*Collected material*
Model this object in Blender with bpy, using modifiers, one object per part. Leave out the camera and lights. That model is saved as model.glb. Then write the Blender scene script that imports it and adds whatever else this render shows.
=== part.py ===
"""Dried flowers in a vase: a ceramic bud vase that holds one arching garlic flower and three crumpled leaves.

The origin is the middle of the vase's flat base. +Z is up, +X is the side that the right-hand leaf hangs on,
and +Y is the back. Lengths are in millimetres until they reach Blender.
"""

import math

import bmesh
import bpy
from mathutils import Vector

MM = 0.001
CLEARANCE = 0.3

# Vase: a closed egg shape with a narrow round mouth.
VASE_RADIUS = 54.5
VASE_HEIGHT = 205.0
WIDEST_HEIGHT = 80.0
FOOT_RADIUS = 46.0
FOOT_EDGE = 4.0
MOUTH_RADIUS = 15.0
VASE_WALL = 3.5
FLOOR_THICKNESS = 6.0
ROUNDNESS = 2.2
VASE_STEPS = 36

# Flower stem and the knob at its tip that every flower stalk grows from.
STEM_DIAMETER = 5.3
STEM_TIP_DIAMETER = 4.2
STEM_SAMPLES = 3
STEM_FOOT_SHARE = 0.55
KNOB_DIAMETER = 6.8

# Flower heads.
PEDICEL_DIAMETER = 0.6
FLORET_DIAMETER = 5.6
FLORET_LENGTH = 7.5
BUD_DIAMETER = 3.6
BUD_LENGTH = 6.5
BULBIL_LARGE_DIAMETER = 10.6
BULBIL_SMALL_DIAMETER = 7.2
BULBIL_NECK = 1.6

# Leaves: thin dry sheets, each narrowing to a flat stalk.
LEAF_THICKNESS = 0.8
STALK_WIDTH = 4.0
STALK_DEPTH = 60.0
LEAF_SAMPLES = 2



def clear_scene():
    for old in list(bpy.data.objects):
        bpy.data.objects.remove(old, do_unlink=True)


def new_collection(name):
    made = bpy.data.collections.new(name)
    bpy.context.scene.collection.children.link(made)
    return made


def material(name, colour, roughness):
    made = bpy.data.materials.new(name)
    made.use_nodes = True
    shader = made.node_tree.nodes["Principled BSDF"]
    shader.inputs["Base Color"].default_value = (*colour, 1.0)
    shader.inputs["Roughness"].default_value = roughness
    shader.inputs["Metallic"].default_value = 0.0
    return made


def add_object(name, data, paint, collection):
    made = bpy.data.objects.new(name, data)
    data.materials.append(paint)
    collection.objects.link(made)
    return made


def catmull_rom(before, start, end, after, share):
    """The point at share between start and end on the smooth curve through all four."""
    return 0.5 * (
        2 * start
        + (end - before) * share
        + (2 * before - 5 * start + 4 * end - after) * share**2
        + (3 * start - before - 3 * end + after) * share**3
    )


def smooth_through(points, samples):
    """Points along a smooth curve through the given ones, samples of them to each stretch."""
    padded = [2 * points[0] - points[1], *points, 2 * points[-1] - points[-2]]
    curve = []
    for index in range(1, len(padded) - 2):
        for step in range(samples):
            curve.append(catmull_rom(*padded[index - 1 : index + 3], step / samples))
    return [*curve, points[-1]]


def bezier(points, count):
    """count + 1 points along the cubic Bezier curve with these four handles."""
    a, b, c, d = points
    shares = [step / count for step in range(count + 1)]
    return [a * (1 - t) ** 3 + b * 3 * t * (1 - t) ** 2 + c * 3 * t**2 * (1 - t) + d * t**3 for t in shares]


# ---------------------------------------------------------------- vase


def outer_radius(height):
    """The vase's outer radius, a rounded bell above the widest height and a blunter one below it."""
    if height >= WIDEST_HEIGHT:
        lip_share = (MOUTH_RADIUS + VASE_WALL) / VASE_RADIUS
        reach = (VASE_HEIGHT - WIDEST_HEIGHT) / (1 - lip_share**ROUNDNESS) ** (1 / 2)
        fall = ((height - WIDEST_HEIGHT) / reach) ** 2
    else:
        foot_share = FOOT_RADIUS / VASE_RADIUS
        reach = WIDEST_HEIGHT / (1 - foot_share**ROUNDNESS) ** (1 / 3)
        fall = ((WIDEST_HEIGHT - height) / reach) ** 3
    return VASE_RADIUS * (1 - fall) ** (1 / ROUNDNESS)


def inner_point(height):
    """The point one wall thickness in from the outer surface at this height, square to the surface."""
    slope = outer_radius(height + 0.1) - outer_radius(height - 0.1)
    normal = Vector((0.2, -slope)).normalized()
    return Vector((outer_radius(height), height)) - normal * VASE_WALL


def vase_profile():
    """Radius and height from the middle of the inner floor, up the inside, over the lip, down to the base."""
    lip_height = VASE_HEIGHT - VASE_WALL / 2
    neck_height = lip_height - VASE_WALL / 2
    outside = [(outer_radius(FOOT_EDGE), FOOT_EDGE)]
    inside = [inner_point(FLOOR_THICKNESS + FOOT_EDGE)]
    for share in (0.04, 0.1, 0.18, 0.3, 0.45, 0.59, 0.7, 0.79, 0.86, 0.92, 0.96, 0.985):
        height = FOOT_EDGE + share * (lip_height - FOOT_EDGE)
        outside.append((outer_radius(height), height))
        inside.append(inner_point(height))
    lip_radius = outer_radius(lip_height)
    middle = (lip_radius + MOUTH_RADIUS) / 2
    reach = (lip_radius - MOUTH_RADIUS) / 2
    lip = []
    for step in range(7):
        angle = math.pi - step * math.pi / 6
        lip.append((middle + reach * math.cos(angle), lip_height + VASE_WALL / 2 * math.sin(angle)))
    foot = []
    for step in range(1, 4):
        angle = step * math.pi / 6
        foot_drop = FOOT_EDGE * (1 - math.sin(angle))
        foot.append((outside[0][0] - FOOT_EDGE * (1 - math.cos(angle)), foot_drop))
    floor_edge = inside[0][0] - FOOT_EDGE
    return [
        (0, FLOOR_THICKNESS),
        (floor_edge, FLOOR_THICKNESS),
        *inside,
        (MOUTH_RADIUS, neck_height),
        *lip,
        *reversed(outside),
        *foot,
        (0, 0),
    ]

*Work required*
Each line above must be printed exactly as it appears.

*Exercise answer*
Model this object in Blender with bpy, using modifiers, one object per part. Leave out the camera and lights. That model is saved as model.glb. Then write the Blender scene script that imports it and adds whatever else this render shows.
=== part.py ===
"""Dried flowers in a vase: a ceramic bud vase that holds one arching garlic flower and three crumpled leaves.

The origin is the middle of the vase's flat base. +Z is up, +X is the side that the right-hand leaf hangs on,
and +Y is the back. Lengths are in millimetres until they reach Blender.
"""

import math

import bmesh
import bpy
from mathutils import Vector

MM = 0.001
CLEARANCE = 0.3

# Vase: a closed egg shape with a narrow round mouth.
VASE_RADIUS = 54.5
VASE_HEIGHT = 205.0
WIDEST_HEIGHT = 80.0
FOOT_RADIUS = 46.0
FOOT_EDGE = 4.0
MOUTH_RADIUS = 15.0
VASE_WALL = 3.5
FLOOR_THICKNESS = 6.0
ROUNDNESS = 2.2
VASE_STEPS = 36

# Flower stem and the knob at its tip that every flower stalk grows from.
STEM_DIAMETER = 5.3
STEM_TIP_DIAMETER = 4.2
STEM_SAMPLES = 3
STEM_FOOT_SHARE = 0.55
KNOB_DIAMETER = 6.8

# Flower heads.
PEDICEL_DIAMETER = 0.6
FLORET_DIAMETER = 5.6
FLORET_LENGTH = 7.5
BUD_DIAMETER = 3.6
BUD_LENGTH = 6.5
BULBIL_LARGE_DIAMETER = 10.6
BULBIL_SMALL_DIAMETER = 7.2
BULBIL_NECK = 1.6

# Leaves: thin dry sheets, each narrowing to a flat stalk.
LEAF_THICKNESS = 0.8
STALK_WIDTH = 4.0
STALK_DEPTH = 60.0
LEAF_SAMPLES = 2



def clear_scene():
    for old in list(bpy.data.objects):
        bpy.data.objects.remove(old, do_unlink=True)


def new_collection(name):
    made = bpy.data.collections.new(name)
    bpy.context.scene.collection.children.link(made)
    return made


def material(name, colour, roughness):
    made = bpy.data.materials.new(name)
    made.use_nodes = True
    shader = made.node_tree.nodes["Principled BSDF"]
    shader.inputs["Base Color"].default_value = (*colour, 1.0)
    shader.inputs["Roughness"].default_value = roughness
    shader.inputs["Metallic"].default_value = 0.0
    return made


def add_object(name, data, paint, collection):
    made = bpy.data.objects.new(name, data)
    data.materials.append(paint)
    collection.objects.link(made)
    return made


def catmull_rom(before, start, end, after, share):
    """The point at share between start and end on the smooth curve through all four."""
    return 0.5 * (
        2 * start
        + (end - before) * share
        + (2 * before - 5 * start + 4 * end - after) * share**2
        + (3 * start - before - 3 * end + after) * share**3
    )


def smooth_through(points, samples):
    """Points along a smooth curve through the given ones, samples of them to each stretch."""
    padded = [2 * points[0] - points[1], *points, 2 * points[-1] - points[-2]]
    curve = []
    for index in range(1, len(padded) - 2):
        for step in range(samples):
            curve.append(catmull_rom(*padded[index - 1 : index + 3], step / samples))
    return [*curve, points[-1]]


def bezier(points, count):
    """count + 1 points along the cubic Bezier curve with these four handles."""
    a, b, c, d = points
    shares = [step / count for step in range(count + 1)]
    return [a * (1 - t) ** 3 + b * 3 * t * (1 - t) ** 2 + c * 3 * t**2 * (1 - t) + d * t**3 for t in shares]


# ---------------------------------------------------------------- vase


def outer_radius(height):
    """The vase's outer radius, a rounded bell above the widest height and a blunter one below it."""
    if height >= WIDEST_HEIGHT:
        lip_share = (MOUTH_RADIUS + VASE_WALL) / VASE_RADIUS
        reach = (VASE_HEIGHT - WIDEST_HEIGHT) / (1 - lip_share**ROUNDNESS) ** (1 / 2)
        fall = ((height - WIDEST_HEIGHT) / reach) ** 2
    else:
        foot_share = FOOT_RADIUS / VASE_RADIUS
        reach = WIDEST_HEIGHT / (1 - foot_share**ROUNDNESS) ** (1 / 3)
        fall = ((WIDEST_HEIGHT - height) / reach) ** 3
    return VASE_RADIUS * (1 - fall) ** (1 / ROUNDNESS)


def inner_point(height):
    """The point one wall thickness in from the outer surface at this height, square to the surface."""
    slope = outer_radius(height + 0.1) - outer_radius(height - 0.1)
    normal = Vector((0.2, -slope)).normalized()
    return Vector((outer_radius(height), height)) - normal * VASE_WALL


def vase_profile():
    """Radius and height from the middle of the inner floor, up the inside, over the lip, down to the base."""
    lip_height = VASE_HEIGHT - VASE_WALL / 2
    neck_height = lip_height - VASE_WALL / 2
    outside = [(outer_radius(FOOT_EDGE), FOOT_EDGE)]
    inside = [inner_point(FLOOR_THICKNESS + FOOT_EDGE)]
    for share in (0.04, 0.1, 0.18, 0.3, 0.45, 0.59, 0.7, 0.79, 0.86, 0.92, 0.96, 0.985):
        height = FOOT_EDGE + share * (lip_height - FOOT_EDGE)
        outside.append((outer_radius(height), height))
        inside.append(inner_point(height))
    lip_radius = outer_radius(lip_height)
    middle = (lip_radius + MOUTH_RADIUS) / 2
    reach = (lip_radius - MOUTH_RADIUS) / 2
    lip = []
    for step in range(7):
        angle = math.pi - step * math.pi / 6
        lip.append((middle + reach * math.cos(angle), lip_height + VASE_WALL / 2 * math.sin(angle)))
    foot = []
    for step in range(1, 4):
        angle = step * math.pi / 6
        foot_drop = FOOT_EDGE * (1 - math.sin(angle))
        foot.append((outside[0][0] - FOOT_EDGE * (1 - math.cos(angle)), foot_drop))
    floor_edge = inside[0][0] - FOOT_EDGE
    return [
        (0, FLOOR_THICKNESS),
        (floor_edge, FLOOR_THICKNESS),
        *inside,
        (MOUTH_RADIUS, neck_height),
        *lip,
        *reversed(outside),
        *foot,
        (0, 0),
    ]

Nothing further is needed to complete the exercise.